The story is told from the perspectives of 15 characters--including Bundren family members and local residents. The constant change in point of view can make for an uneasy read because much of the action and relationships must be inferred. Faulkner uses this technique to his advantage; the reader gets inside the mind of each character. For instance, Vardaman (the youngest Bundren child), rambles near-nonsense after his mother dies; but we see a shift as he calms throughout the journey.
The cast of characters is a motley crew. Jewel is the product of Addie's affair with the town's resident minister. She loves Jewel more than the others although he treats her harshly. Darl, who seems the most logical when he questions carrying Addie's corpse all the way to Jefferson, is the same one who attempts to set her coffin on fire by igniting the barn in which it is stored overnight. Later, he is committed to a mental institution, but the reader may have good reason to question the intentions of the family in this case. Throughout the book, Darl is the one who senses things; he seems to gain information through extrasensory perception and this frightens his family.
Setting: As I Lay Dying
A fictional Mississippi county in the first half of the 20th century is the backdrop for this story. Faulkner's tale is filled with quirks--from the beginning, when Addie watches Cash construct her coffin outside her window, to the tumultuous river-crossing when the coffin and all of Cash's tools are nearly lost, and right through to the end. Darl wonders why anyone would go through all that trouble when they've encountered nothing but obstacles from the moment of their departure.

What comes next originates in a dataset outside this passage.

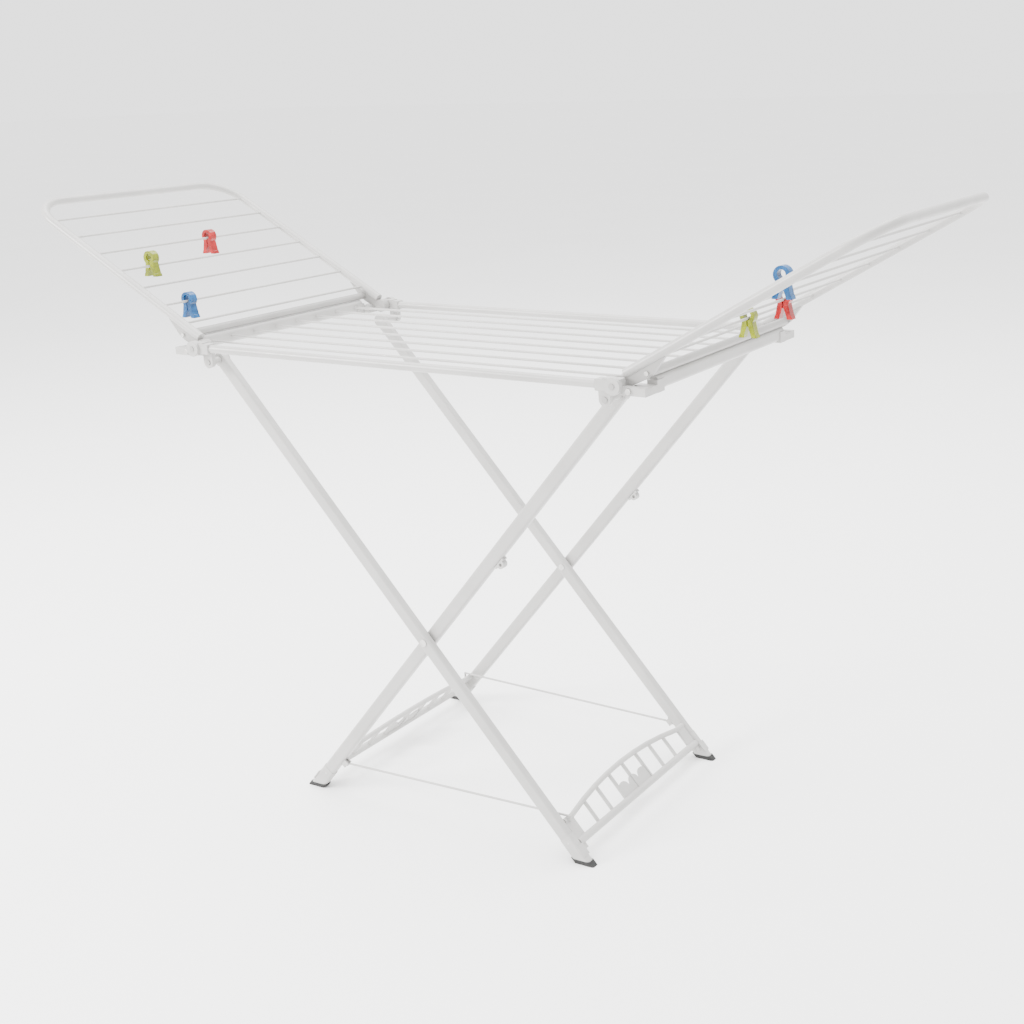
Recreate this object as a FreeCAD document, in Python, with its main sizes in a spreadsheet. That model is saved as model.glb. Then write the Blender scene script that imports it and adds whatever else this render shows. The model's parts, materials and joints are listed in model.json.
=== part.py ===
import FreeCAD, Part
import math
import os

# Winged clothes airer on crossed legs.  Millimetres; X runs from the left wing to the right wing,
# Y from front to back, Z up.  The origin is on the floor under the middle of the rack.

Vector = FreeCAD.Vector
Placement = FreeCAD.Placement
Rotation = FreeCAD.Rotation
Y_AXIS = Vector(0, 1, 0)
Z_AXIS = Vector(0, 0, 1)
X_AXIS = Vector(1, 0, 0)

doc = FreeCAD.newDocument("drying_rack")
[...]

The journey takes so long that Addie's decomposing body begins to stink. As we can imagine, few people are willing to help a desperate family caravaning a coffin of rotting flesh. In the end, the family reaches their destination and Addie's request is fulfilled. For Anse's part, he gets his new false teeth--along with a new wife he meets in town. Any careful reader will know that the Bundren family's drama is far from over.
An intricate philosophy is woven into the tale--a subtle questioning of life and existence. Vardaman identifies his now-dead mother with a fish he recently caught and cleaned. In response, Darl claims that his mother was, i.e. does not now exist. If his mother does not exist, he has no mother; therefore, he does not exist. The uneducated ideas exchanged between the brothers lead them into sometimes traumatizing despair.
There is a richness in the drawn-out Southern drawl that Faulkner employs. Overall, the book is simple and complex at the same time. Faulkner writes in short, stream-of-consciousness chapters, but it is our job to dig deeper inside the interplay between characters and circumstances in which they find themselves. In doing so, we discovers the richness of Faulkner's work.